Base64 works by interpreting a stream of bytes as 6-bit values corresponding to, by default, the characters A
through Z
, a
through z
, 0
through 9
, +
, and \
. The chart below shows these mappings:
To begin, first convert MZ
to its binary equivalent (in this case we can assume the character set is ASCII, so M
is 01001101
and Z
is 01011010
). Breaking these 16 bits into 6-bit groups yields:
010011 010101 1010xx
T V ???
Since 16 isn't evenly divisible by 6, the last two bits are dependent on the data that follows MZ
. Since only two bits are missing, though, there are only four possible values for that character:
101000: o
101001: p
101010: q
101011: r
Thus, to look for MZ
at the beginning of a Base64-encoded block of text, the regular expression ^TV[o-r]
could be used.
Looking for PE\x00\x00
is more challenging because we don't know how many characters appear before it. There are three distinct cases to consider based on how sets of 8 bits divide into the sets of 6 bits to form the Base64 output:
0 % 6 == 0
)8 % 6 == 2
; the last two bits spill over)16 % 6 == 4
; the last four bits spill over)24 % 6 == 0
)Working through the three cases:
Zero-bit shift:
P E \x00 \x00
01010000 01000101 00000000 00000000
becomes:
010100 000100 010100 000000 000000 00xxxx
U E U A A [A-P]
Two-bit shift:
??? P E \x00 \x00
xxxxxxxx 01010000 01000101 00000000 00000000
becomes:
xxxxxx xx0101 000001 010100 000000 000000 0000xx
[FVl1] B F A A [A-D]
Four-bit shift:
??? ??? P E \x00 \x00
xxxxxxxx xxxxxxxx 01010000 01000101 00000000 00000000
becomes:
xxxxxx xxxxxx xxxx01 010000 010001 010000 000000 000000
[BFJNRVZdhlptx159] Q R Q A A
So altogether, you could use the following regex to determine whether Base64-encoded data is a Windows Executable:
^TV[o-r][A-Za-z0-9\+/]+(?:UEUAA[A-P]|[FVl1]BFAA[A-D]|[BFJNRVZdhlptx159]QRQAA)

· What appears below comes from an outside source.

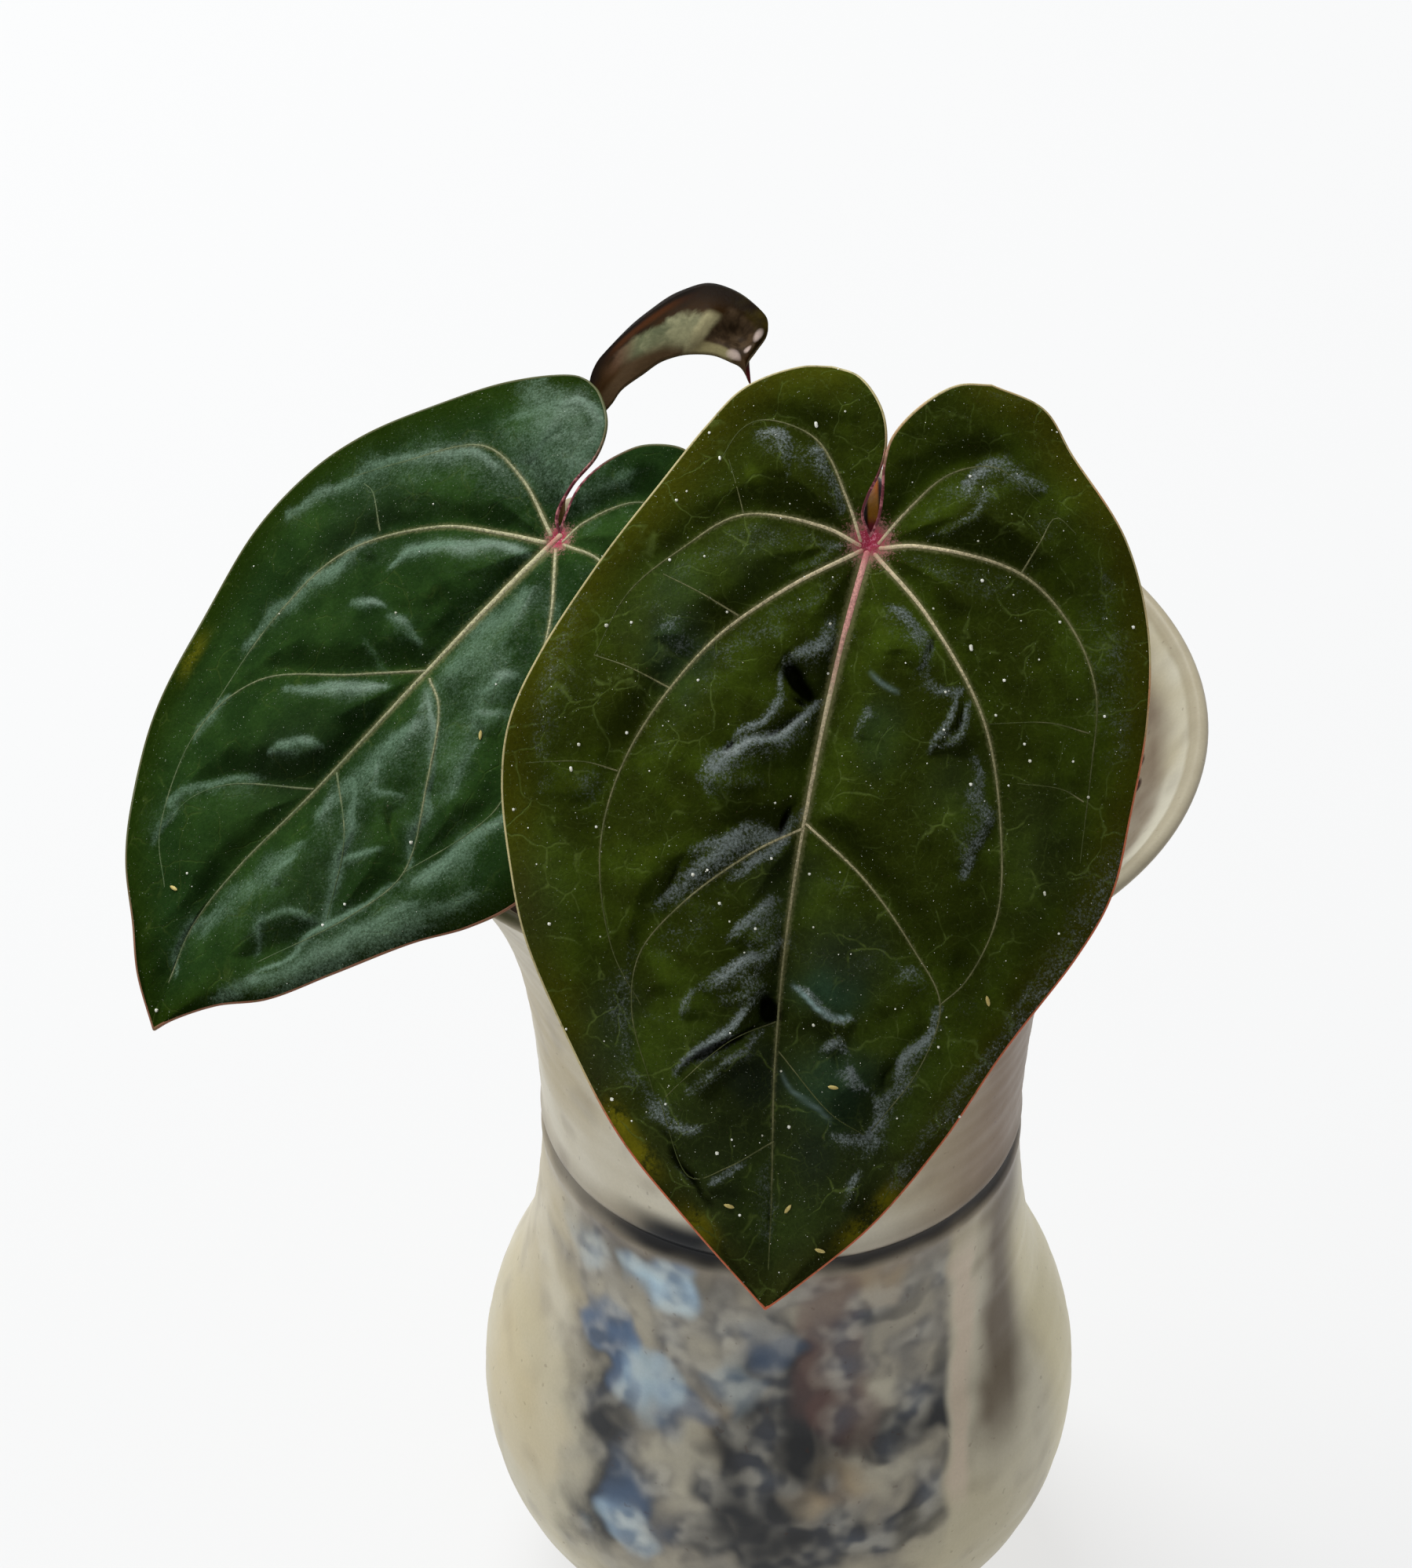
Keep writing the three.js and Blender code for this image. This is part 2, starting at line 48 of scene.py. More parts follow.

Note that in valid executables the space between the DOS header and PE header is likely constrained, so [A-Za-z0-9\+/]+
could be replaced with a smaller bound.
Base64 character table from: https://en.wikipedia.org/wiki/Base64#Base64_table
Upvotes: 1
Reputation: 1502396
Assuming you know the exact form of base64 encoding involved, you could encode your string as if it occurred at each of the three offsets (start%3 == 0, start%3 == 1, start%3 == 2). You'd have to be cunning around the start and end of the string, as those characters will be affected by the surrounding data. You could then just use a normal IndexOf or whatever to check the middle part of the string, and then check the start and end more smartly.
Personally I wouldn't go to all of this trouble though - as the other suggestions recommend, just decode and then search. It's going to be much easier to get right.
Upvotes: 2
Reputation: 14051
The best way is probably to just to decode the string. However, if really necessary, it is possible to do this on the fly instead of a full decode followed by a search. You'll have to implement your one search and just decode only that part that you are currently inspecting. This is most likely only useful if you have very very big strings that you really do not want to (or cannot) store twice in memory.
If the string you search for is long enough, you can also encode that string three times with with different padding (e.g. '', 'x' and 'xx') and search for those without the first 4 and last 4 characters (you don't want to match the padding). When you find a match, you have to make sure the alignment corresponds with the padding and verify that the parts that you didn't match yet (due to the padding) are also in place. The latter does require some decoding, of course.
Upvotes: 8
Reputation: 5765
You can't just search for an encoded substring. Your search string will be encoded differently depending on where in the original string it appears. I think you will need to decode the entire string and then search for your substring.
Upvotes: -1
Reputation: 6307
The Base64 could take on several different forms or meanings with differing algorithms or implementations. Even looking at the examples on Wikipedia, one can see that the encoded values of characters may change depending on position. Short answer: no, you can't encode just the string and search in the larger encoded text.
Upvotes: 0